One other quick but very important point where we are different from our competition is our approach to tax planning and tax sensitivity related to tax loss harvesting. As a CPA with tax clients who are not SHWM clients, I have been in a position on far too many occasions to encourage outside advisors to trigger losses during periods of market weakness and book tax losses whether they can be used currently or be carried forward to future years on behalf of their investment clients (and our tax clients). I would estimate that 80-90% of the time, the advisors respond with “we’ll review this in December.” Often, the opportunities to harvest the losses disappear by year-end as the markets recover.

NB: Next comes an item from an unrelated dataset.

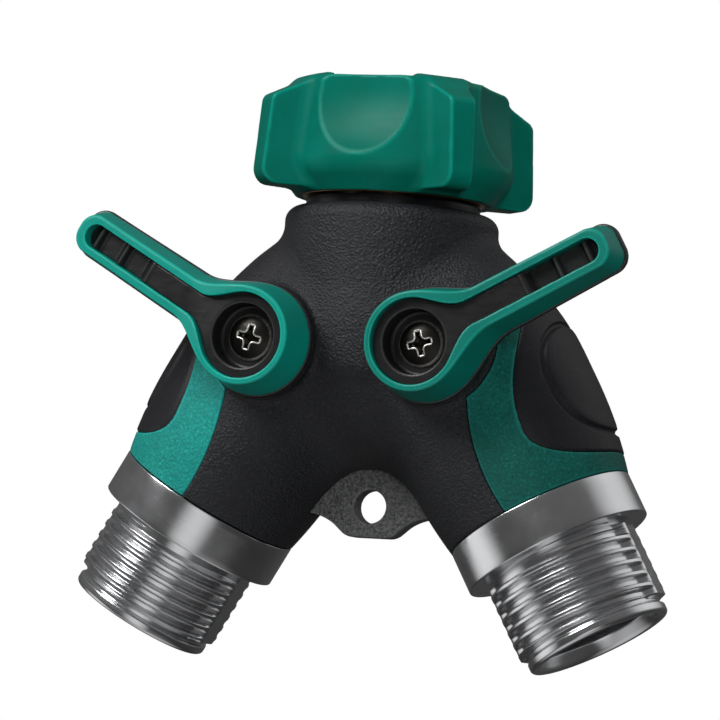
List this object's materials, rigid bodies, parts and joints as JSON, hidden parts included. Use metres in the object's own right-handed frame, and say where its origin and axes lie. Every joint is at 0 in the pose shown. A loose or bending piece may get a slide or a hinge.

A missed opportunity for their investment clients and an unnecessary tax burden for our tax clients.

Alternatively, they may respond that they don’t want to sell and sit in cash for 30 days to avoid the wash-sale rules (this law disallows a tax loss if you sell a position at a loss and buy in back within 30 days). I then explain how they can keep the client invested and avoid the wash-sale rule.

Markets can be very volatile at times and clients may have different tax lots in their portfolios. We constantly monitor for opportunities to book tax losses that can be used to offset future gains. This enables us to rebalance portfolios or raise cash in the future while deferring or at least minimizing taxes.

Summary

The above examples are just a few of the many ways we continuously work to minimize client’s taxes. We do not expect everyone to understand all the machinations of how taxes and investments are interrelated. However, we do know that the investment industry is so focused on performance – but performance analyzed pre-tax versus after-tax. What really counts is after-tax performance. We are keenly aware of what matters the most and remained focused helping our clients achieve their goals. Our association with Smith and Howard, a nationally recognized accounting and tax firm, provides us with a depth and breadth of tax knowledge unparalleled by our competition.